Regarding hostility to Government, open hostility to the British Government, or actual commission of any overt act of rebellion against the authority of the same, or the act of openly aiding and abetting the enemies of the British Government were, in 1804, declared to be liable to the immediate punishment of death and to the forfeiture of the property, etc., of the convict10. The regulation provided for trial by courts martial and was applicable during times of war or open rebellion, but did not preclude11 the Government from causing the persons to be charged under Regulations 4 of 1799 and 20 of 1803.
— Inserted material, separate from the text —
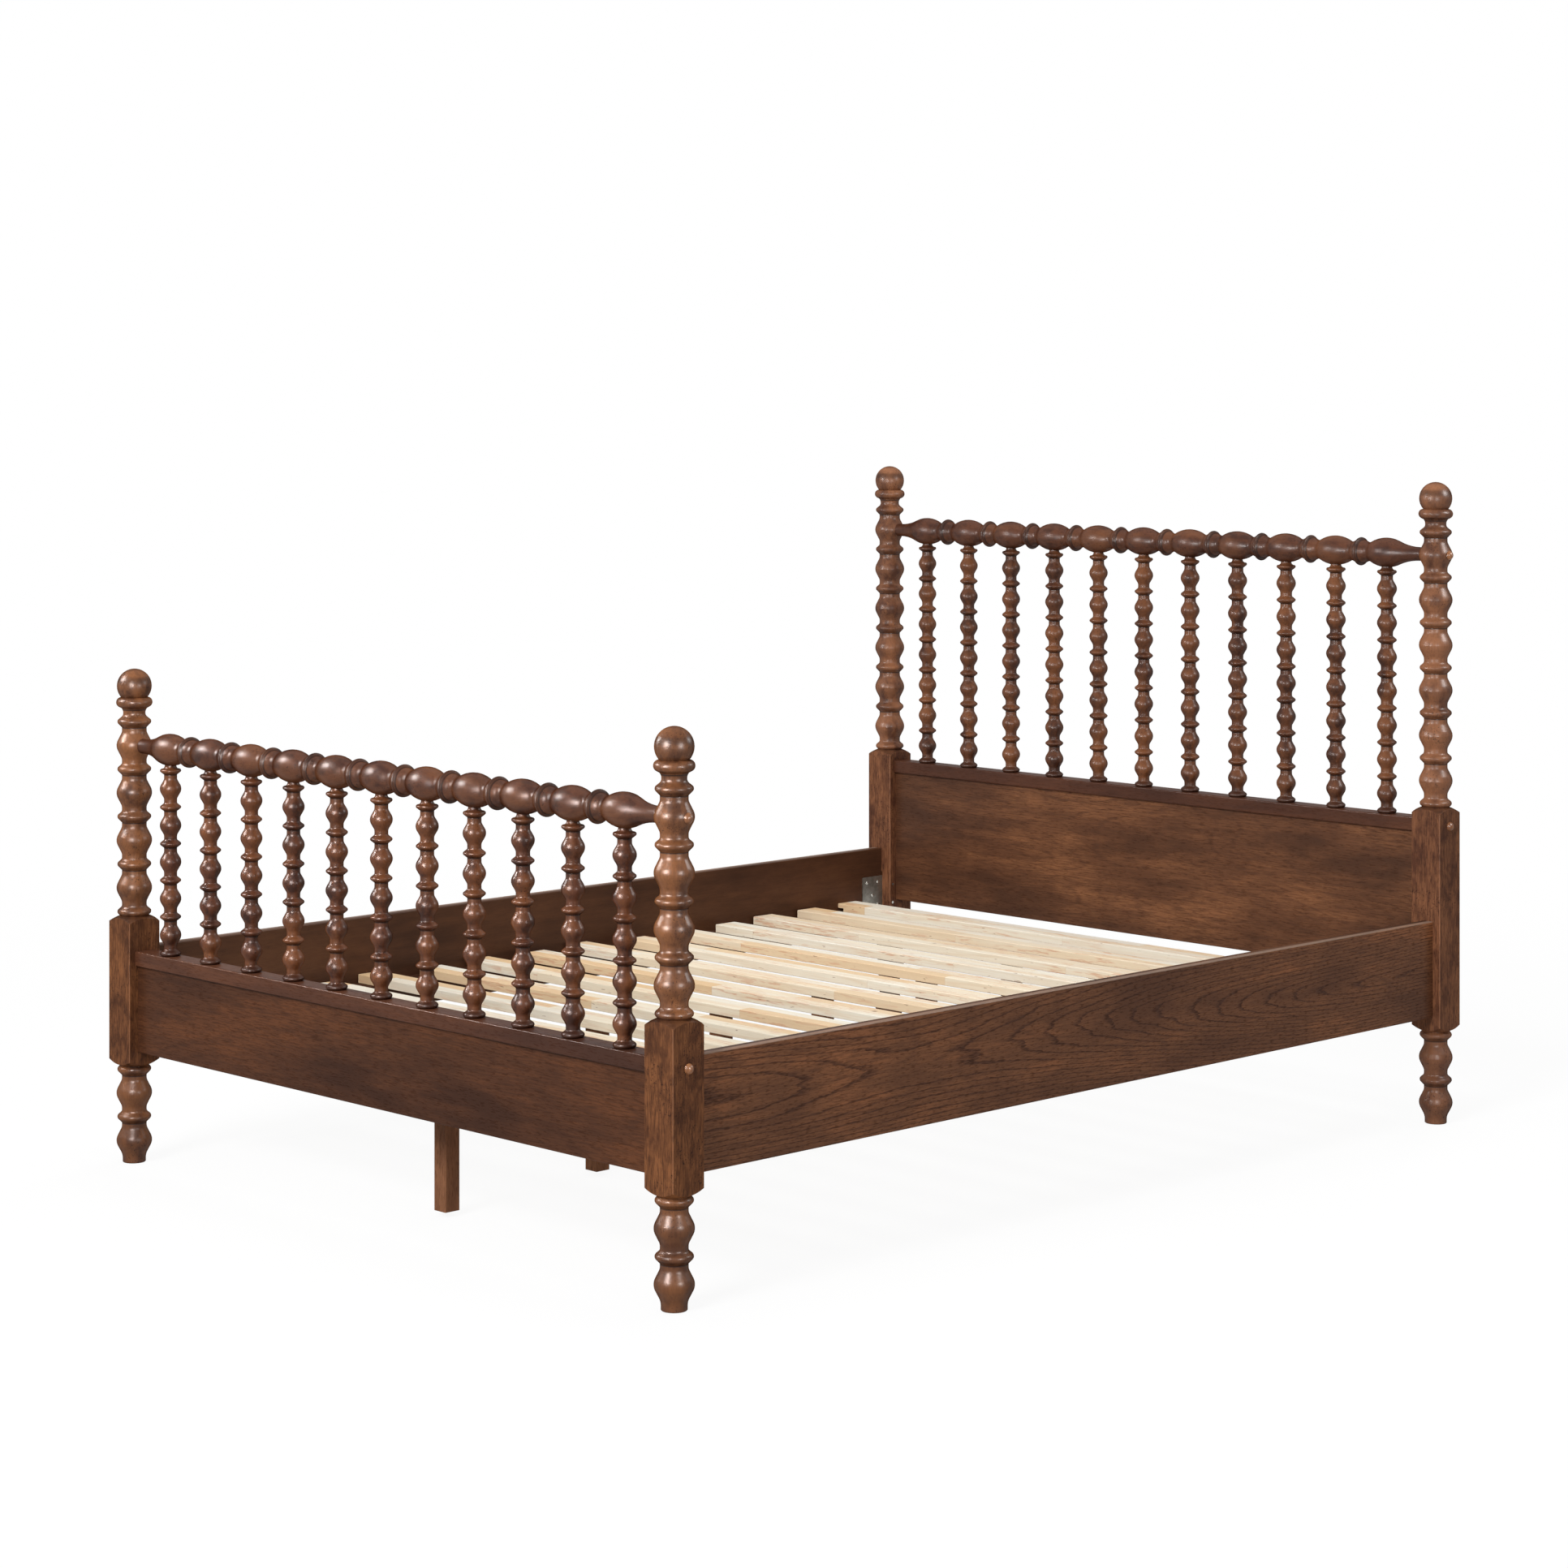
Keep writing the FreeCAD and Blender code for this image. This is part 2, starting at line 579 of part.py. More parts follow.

Regarding robbery, Bengal Regulation 3 of 1805 made special provisions12. It had been brought to light that many village watchmen and some police officers were concerned in the preparation of robbery, or connived at the commission of robbery. Hence the Regulation laid down that any police officer convicted of robbery by open violence or of murder, wounding, maiming or any other aggravating act, in the prosecution of robbery or an attempt to rob was to be sentenced to death. Any direct or indirect connivance at any of these crimes on the part of any police officer was to be considered as its actual commission and punishable accordingly13.

By Bengal Regulation XVII of 1817, persons convicted of murder in prosecution of robbery, burglary or theft were made liable to the sentence of death14-15. By section 15 of the same Regulation, exemption of Brahmins of Benaras from capital punishment was abolished16.